On existence of the converging ordering (Q1311183)

A sequence \(\{x_ n\}^ \infty_{n=1}\) in a topological vector space (t.v.s.) \(X\) is called orderable if \(\sum^ \infty_{n=1} x_{\pi(n)}\) converges for some permutation \(\pi\) of the positive integers. A theorem of Steinitz from 1913 characterizes the sequences in \(\mathbb{R}^ m\) \((m\geq 1)\) which are orderable as those \(\{x_ n\}^ \infty_{n=1}\) so that \(\{f(x_ n)\}^ \infty_{n=1}\) is orderable in \(\mathbb{R}^ 1\) for each \(f\) in \((\mathbb{R}^ m)^*\), and hence by Riemann's theorem those for which the series of positive and negative terms of \(\{f(x_ n)\}^ \infty_{n=1}\) both converge or both diverge for every \(f\) in \((\mathbb{R}^ m)^*\).
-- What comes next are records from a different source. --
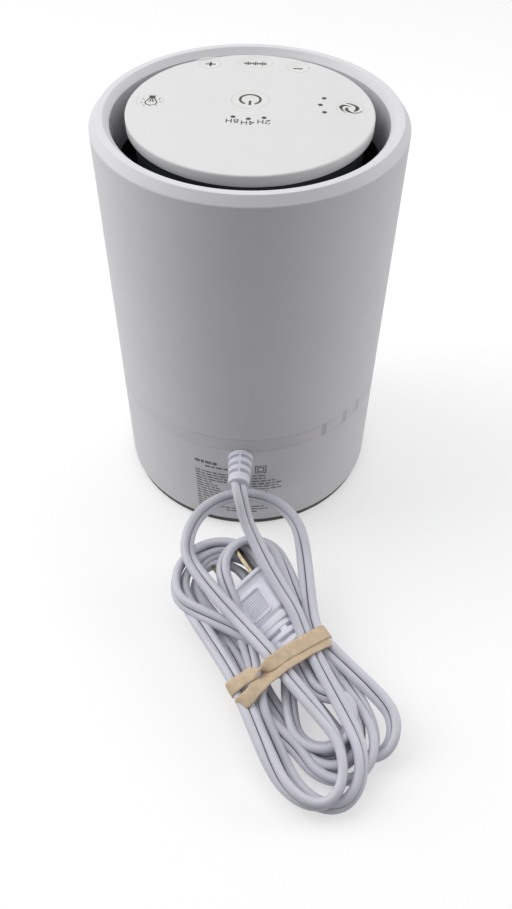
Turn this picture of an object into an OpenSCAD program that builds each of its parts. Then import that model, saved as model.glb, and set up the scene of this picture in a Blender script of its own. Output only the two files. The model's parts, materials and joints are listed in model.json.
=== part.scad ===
// Desktop air purifier with sound machine and night light.
// Round upright body, control panel on top inside a ring-shaped air outlet,
// cylindrical filter that drops out of the base, mains cord tied in a hank.
// +Z is up, the origin is the middle of the base, the cord leaves at -Y.

/* [Body] */
// Outer diameter of the body
body_d = 120; // [119:0.5:121]
// Height of the control panel's top face above the floor
panel_top = 177.8; // [176.5:0.1:179]
// Wall thickness of the outer shells
wall = 2.4; // [2.2:0.1:2.6]
// Height of the dark foot ring
foot_h = 3.8; // [3.6:0.1:4]
// Height of the lower seam, where the light ring starts
seam_low = 53.6; // [53.4:0.1:53.8]
// Height of the translucent light ring
light_h = 7; // [6.8:0.1:7.2]

/* [Outlet rim] */
// Height of the sloping edge round the rim
rim_slope_h = 3.3; // [2.5:0.1:4]
// Outer radius of the flat land on the rim
land_ro = 57.3; // [56.8:0.1:58]
// Inner radius of the flat land on the rim
land_ri = 54.7; // [54.3:0.1:55.1]
// Depth of the rim's land below the panel's top face
land_drop = 0.4; // [0:0.1:1]

/* [Control panel] */
// Radius of the control panel
panel_r = 46.4; // [46:0.1:47]
// Height of the panel's side wall
panel_skirt = 4.4; // [3.9:0.1:4.9]
// Gap round each button
button_gap = 0.2; // [0.15:0.05:0.3]

/* [Fan] */
// Radius of the impeller
impeller_r = 41; // [38:0.5:42]
// Number of impeller blades
impeller_blades = 9; // [7:1:13]
// Number of fixed vanes in the finger guard
guard_vanes = 32; // [24:1:36]

/* [Filter] */
// Outer radius of the filter cartridge
filter_r = 44; // [42:0.5:45]
// Height of the filter cartridge
filter_h = 50; // [46:1:50]
// Number of pleats in the filter
pleats = 48; // [36:1:60]

/* [Cord] */
// Width of the flat cord
cord_w = 6.8; // [6.4:0.1:7.2]
// Thickness of the hank
hank_t = 18; // [16:0.5:20]
// Width of the rubber band
band_w = 8; // [6:0.5:10]

/* [Hidden] */
$fn = 96;
body_r = body_d / 2;
inner_r = body_r - wall;
seam_high = seam_low + light_h;
land_z = panel_top - land_drop;
slope_z = land_z - rim_slope_h;
fit = 0.05;             // clearance between parts that slot together

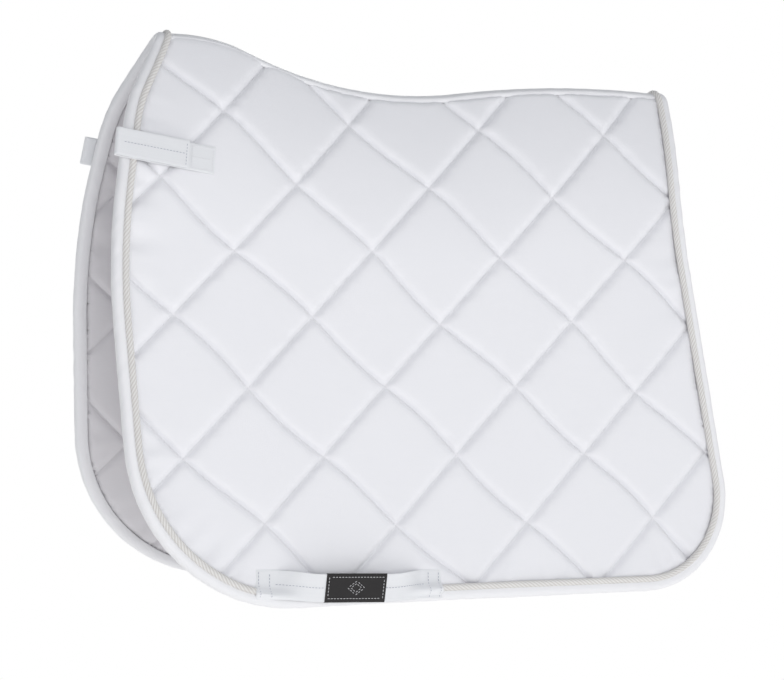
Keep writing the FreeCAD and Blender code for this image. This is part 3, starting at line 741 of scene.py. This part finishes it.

In this paper the problem of extending Steinitz' theorem to an infinite- dimensional t.v.s. is studied, and the following definitive result proved: Theorem: The Steinitz characterization of orderable sequences holds in the infinite-dimensional separable Fréchet space \(X\) if and only if \(X\) is isomorphic to the space \(s\), the countable product of lines.